Both of my M94s will shoot 1.5 moa for a mag full of cartridges so I say "phooey" to the M94 in 30-30 being just a "brush gun". That is especially considering that 90+ percent of all big game are shot on the short side of 200 yards with most of that on the short side of 100 yards. I lived and hunted in the "wide open high desert" country of eastern Oregon for many years and every deer I shot, save two, could have just as easily have been shot with my M94s as with the bolt action scoped rifles I used. Actually I did shoot numerous deer with the M94s there.
As for just fun shooting at long range with your M94? If you can do it safely then I say have at it and enjoy!
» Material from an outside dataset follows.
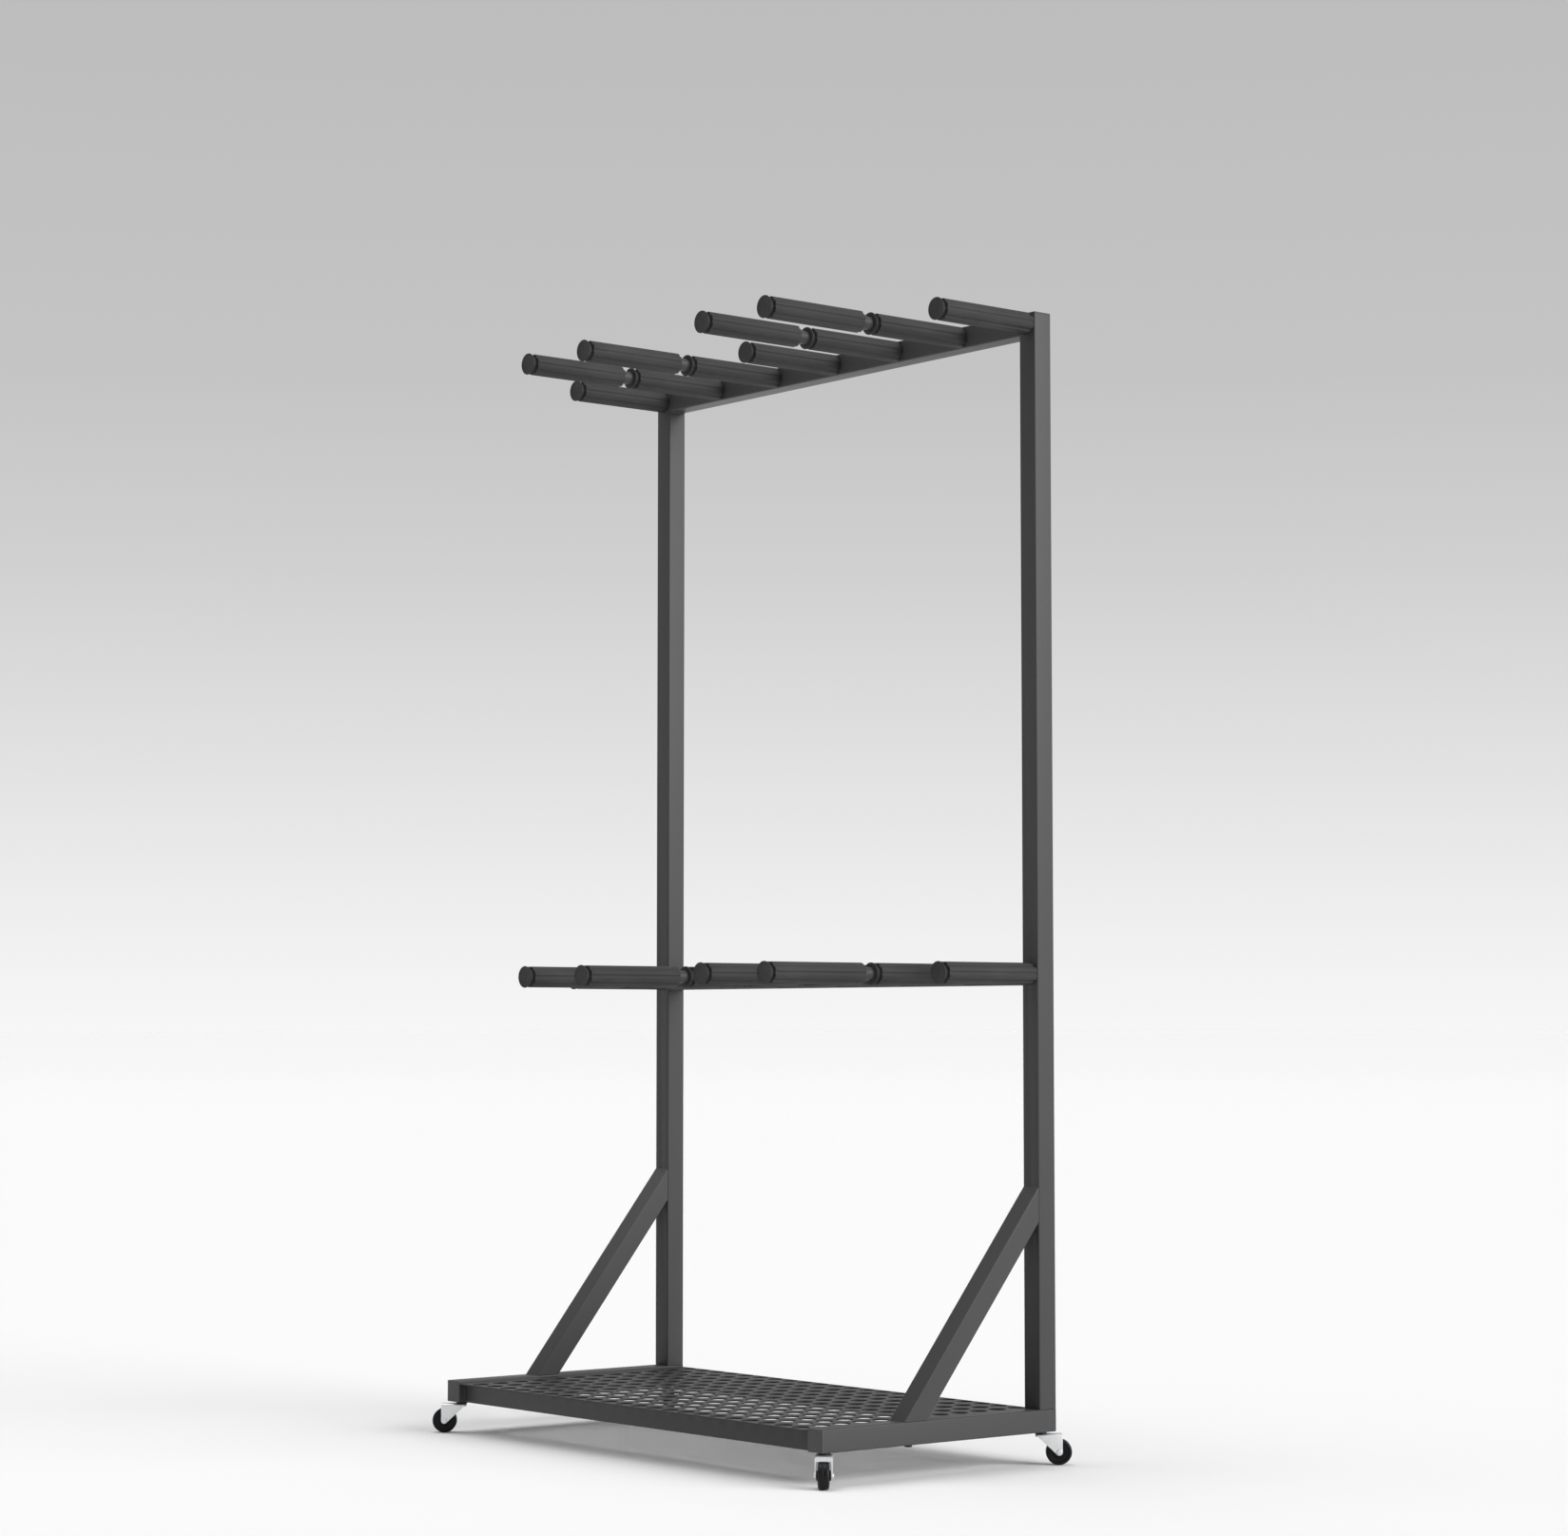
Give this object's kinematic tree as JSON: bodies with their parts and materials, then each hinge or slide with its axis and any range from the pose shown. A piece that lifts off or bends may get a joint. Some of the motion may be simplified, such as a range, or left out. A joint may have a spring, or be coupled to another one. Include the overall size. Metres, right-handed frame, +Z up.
{
  "type": "racket storage cart",
  "caption": "Wheeled rack for hanging rackets: a braced square tube frame with a perforated tray, tiers of forward arms in grooved sleeves, and small swivel casters.",
  "frame": {"origin": "on the floor, below the middle of the frame", "axes": "+Z up, arms point along -Y, +X to the right when facing along +Y"},
  "size_m": [0.7599, 0.3856, 1.3353],
  "materials": {
    "frame_paint": "black powder coat, fine texture, low gloss",
    "tray_paint": "black powder coat on perforated sheet",
    "sleeve_rubber": "matte moulded rubber, grooved along its length",
    "plug_plastic": "matte moulded plastic",
    "black_steel": "black oxide, slightly oily",
    "zinc_plate": "bright zinc plate",
    "wheel_plastic": "hard black wheel, slightly glossy tread"
  },
  "bodies": {
    "frame": {"side_rail_right": "frame_paint", "side_rail_left": "frame_paint", "front_rail": "frame_paint", "rear_rail": "frame_paint", "tray_sheet": "tray_paint", "upright_right": "frame_paint", "upright_left": "frame_paint", "upper_crossbar": "frame_paint", "lower_crossbar": "frame_paint", "brace_right": "frame_paint", "brace_left": "frame_paint", "brace_foot_bolts": "black_steel", "brace_head_bolts": "black_steel", "upright_caps": "plug_plastic", "rail_end_plugs": "plug_plastic", "caster_stems": "zinc_plate", "caster_lock_nuts": "black_steel", "upper_arm_1": "frame_paint", "upper_arm_2": "frame_paint", "upper_arm_3": "frame_paint", "upper_arm_4": "frame_paint", "upper_arm_5": "frame_paint", "upper_arm_6": "frame_paint", "upper_arm_7": "frame_paint", "lower_arm_1": "frame_paint", "lower_arm_2": "frame_paint", "lower_arm_3": "frame_paint", "lower_arm_4": "frame_paint", "lower_arm_5": "frame_paint", "lower_arm_6": "frame_paint", "lower_arm_7": "frame_paint", "upper_sleeve_1": "sleeve_rubber", "upper_sleeve_2": "sleeve_rubber", "upper_sleeve_3": "sleeve_rubber", "upper_sleeve_4": "sleeve_rubber", "upper_sleeve_5": "sleeve_rubber", "upper_sleeve_6": "sleeve_rubber", "upper_sleeve_7": "sleeve_rubber", "lower_sleeve_1": "sleeve_rubber", "lower_sleeve_2": "sleeve_rubber", "lower_sleeve_3": "sleeve_rubber", "lower_sleeve_4": "sleeve_rubber", "lower_sleeve_5": "sleeve_rubber", "lower_sleeve_6": "sleeve_rubber", "lower_sleeve_7": "sleeve_rubber"},
    "front_right_swivel": {"front_right_caster_fork": "zinc_plate", "front_right_caster_axle": "zinc_plate"},
    "front_right_wheel": {"front_right_caster_wheel": "wheel_plastic"},
    "front_left_swivel": {"front_left_caster_fork": "zinc_plate", "front_left_caster_axle": "zinc_plate"},
    "front_left_wheel": {"front_left_caster_wheel": "wheel_plastic"},
    "rear_left_swivel": {"rear_left_caster_fork": "zinc_plate", "rear_left_caster_axle": "zinc_plate"},
    "rear_left_wheel": {"rear_left_caster_wheel": "wheel_plastic"},
    "rear_right_swivel": {"rear_right_caster_fork": "zinc_plate", "rear_right_caster_axle": "zinc_plate"},
    "rear_right_wheel": {"rear_right_caster_wheel": "wheel_plastic"}
  },
  "joints": [
    {"name": "front_right_caster_swivel", "type": "hinge", "parent": "frame", "child": "front_right_swivel", "pos_m": [0.3495, -0.162, 0.03], "axis": [0, 0, 1], "continuous": true},
    {"name": "front_right_wheel_spin", "type": "hinge", "parent": "front_right_swivel", "child": "front_right_wheel", "pos_m": [0.36523, -0.17591, 0.015], "axis": [0.6626, 0.749, 0], "continuous": true},
    {"name": "front_left_caster_swivel", "type": "hinge", "parent": "frame", "child": "front_left_swivel", "pos_m": [-0.3495, -0.162, 0.03], "axis": [0, 0, 1], "continuous": true},
    {"name": "front_left_wheel_spin", "type": "hinge", "parent": "front_left_swivel", "child": "front_left_wheel", "pos_m": [-0.36281, -0.17824, 0.015], "axis": [0.7733, -0.6341, 0], "continuous": true},
    {"name": "rear_left_caster_swivel", "type": "hinge", "parent": "frame", "child": "rear_left_swivel", "pos_m": [-0.3495, 0.162, 0.03], "axis": [0, 0, 1], "continuous": true},
    {"name": "rear_left_wheel_spin", "type": "hinge", "parent": "rear_left_swivel", "child": "rear_left_wheel", "pos_m": [-0.36574, 0.17531, 0.015], "axis": [-0.6341, -0.7733, 0], "continuous": true},
    {"name": "rear_right_caster_swivel", "type": "hinge", "parent": "frame", "child": "rear_right_swivel", "pos_m": [0.3495, 0.162, 0.03], "axis": [0, 0, 1], "continuous": true},
    {"name": "rear_right_wheel_spin", "type": "hinge", "parent": "rear_right_swivel", "child": "rear_right_wheel", "pos_m": [0.36281, 0.17824, 0.015], "axis": [-0.7733, 0.6341, 0], "continuous": true}
  ]
}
I used to single-load 147 grain FMJBT bullets in an old M94; it was fun shooting at steel plates. I think it would be more fun with a bullet like either the Sierra or Nosler 155 BTHP bullets, that are held to tighter tolerances than FMJs. I wouldn't deliberately hunt with something like that anyway - too many other tools in the box.
I've got an old Winchester M64 Deluxe (basically the '94 with a pistol grip stock and 24" barrel) that I haven't gotten around to shooting yet. This sounds like a good use for that gun.
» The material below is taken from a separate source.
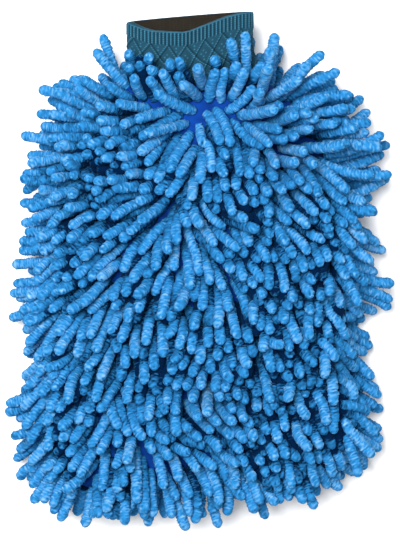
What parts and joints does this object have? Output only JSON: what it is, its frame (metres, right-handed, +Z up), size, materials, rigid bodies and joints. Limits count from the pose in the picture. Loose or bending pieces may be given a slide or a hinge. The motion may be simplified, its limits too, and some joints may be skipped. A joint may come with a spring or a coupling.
{
  "type": "wash mitt",
  "caption": "Soft wash mitt: a lined cloth bag covered on both faces with chenille noodles, with a ribbed knit wrist cuff.",
  "frame": {"origin": "centre of the footprint of the mitt lying on its back face, on the surface that it lies on", "axes": "+X across the hand, +Y from the fingertip end towards the cuff's rim, +Z up out of the front face"},
  "size_m": [0.2056, 0.2824, 0.0617],
  "materials": {
    "chenille": "deep chenille pile",
    "ground_cloth": "matte knitted ground",
    "lining": "matte mesh",
    "overlock_thread": "matte thread",
    "knit": "matte ribbed knit",
    "elastic": "matte woven elastic"
  },
  "bodies": {
    "palm": {"front_cloth_palm": "ground_cloth", "back_cloth_palm": "ground_cloth", "front_lining_palm": "lining", "back_lining_palm": "lining", "edge_seam_palm": "overlock_thread", "front_noodle_row_palm_1": "chenille", "front_noodle_row_palm_2": "chenille", "front_noodle_row_palm_3": "chenille", "front_noodle_row_palm_4": "chenille", "front_noodle_row_palm_5": "chenille", "front_noodle_row_palm_6": "chenille", "front_noodle_row_palm_7": "chenille", "back_noodle_row_palm_1": "chenille", "back_noodle_row_palm_2": "chenille", "back_noodle_row_palm_3": "chenille", "back_noodle_row_palm_4": "chenille", "back_noodle_row_palm_5": "chenille", "back_noodle_row_palm_6": "chenille", "back_noodle_row_palm_7": "chenille"},
    "fingers": {"front_cloth_fingers": "ground_cloth", "back_cloth_fingers": "ground_cloth", "front_lining_fingers": "lining", "back_lining_fingers": "lining", "edge_seam_fingers": "overlock_thread", "front_noodle_row_fingers_1": "chenille", "front_noodle_row_fingers_2": "chenille", "front_noodle_row_fingers_3": "chenille", "front_noodle_row_fingers_4": "chenille", "front_noodle_row_fingers_5": "chenille", "front_noodle_row_fingers_6": "chenille", "front_noodle_row_fingers_7": "chenille", "front_noodle_row_fingers_8": "chenille", "front_noodle_row_fingers_9": "chenille", "front_noodle_row_fingers_10": "chenille", "front_noodle_row_fingers_11": "chenille", "front_noodle_row_fingers_12": "chenille", "front_noodle_row_fingers_13": "chenille", "back_noodle_row_fingers_1": "chenille", "back_noodle_row_fingers_2": "chenille", "back_noodle_row_fingers_3": "chenille", "back_noodle_row_fingers_4": "chenille", "back_noodle_row_fingers_5": "chenille", "back_noodle_row_fingers_6": "chenille", "back_noodle_row_fingers_7": "chenille", "back_noodle_row_fingers_8": "chenille", "back_noodle_row_fingers_9": "chenille", "back_noodle_row_fingers_10": "chenille", "back_noodle_row_fingers_11": "chenille", "back_noodle_row_fingers_12": "chenille", "back_noodle_row_fingers_13": "chenille"},
    "cuff": {"cuff_knit": "knit", "cuff_elastic": "elastic", "cuff_join_seam": "overlock_thread", "cuff_side_seam": "knit"}
  },
  "joints": [
    {"name": "knuckle_bend", "type": "hinge", "parent": "palm", "child": "fingers", "pos_m": [0, 0.01949, 0.02912], "axis": [1, 0, 0], "range_deg": [-40, 40], "stiffness_Nm_per_rad": 0.05},
    {"name": "cuff_fold", "type": "hinge", "parent": "palm", "child": "cuff", "pos_m": [0, 0.10349, 0.02912], "axis": [1, 0, 0], "range_deg": [-30, 30], "stiffness_Nm_per_rad": 0.05}
  ]
}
I've shot watermelon-sized rocks to a range-finder measured 330 yards with a Winchester Model 94 Carbine in .32 Special and it gives the impression of being more flat-shooting than it is reputed to be.
I've shot several deer with both the .30-30 and the .32 Special. Longest shot with the .3-30 was 120 yards (steps). Longest with the .32 Special was 90 yards (steps).
I onced used my wife's model 94 Pack Rifle ( 18" barrel with half length mag made for a few years) to take a nice whitetail doe at 225 yards. It was out in my in laws alfalfa field and I couldn't get any closer over the open terrain so I rested it on top a fence post held over and it dropped where it was. Having said that I think I was really stretching it for a .30-30 and would have gotten closer if I could have but the 170 gr. Corelok did it's job.
always an appropriate bullet for the .30-30, my favorite bullet weight to shoot in .30-30 and the Core Lokt bullets have worked for me on deer in several different cartridges in which they've been used.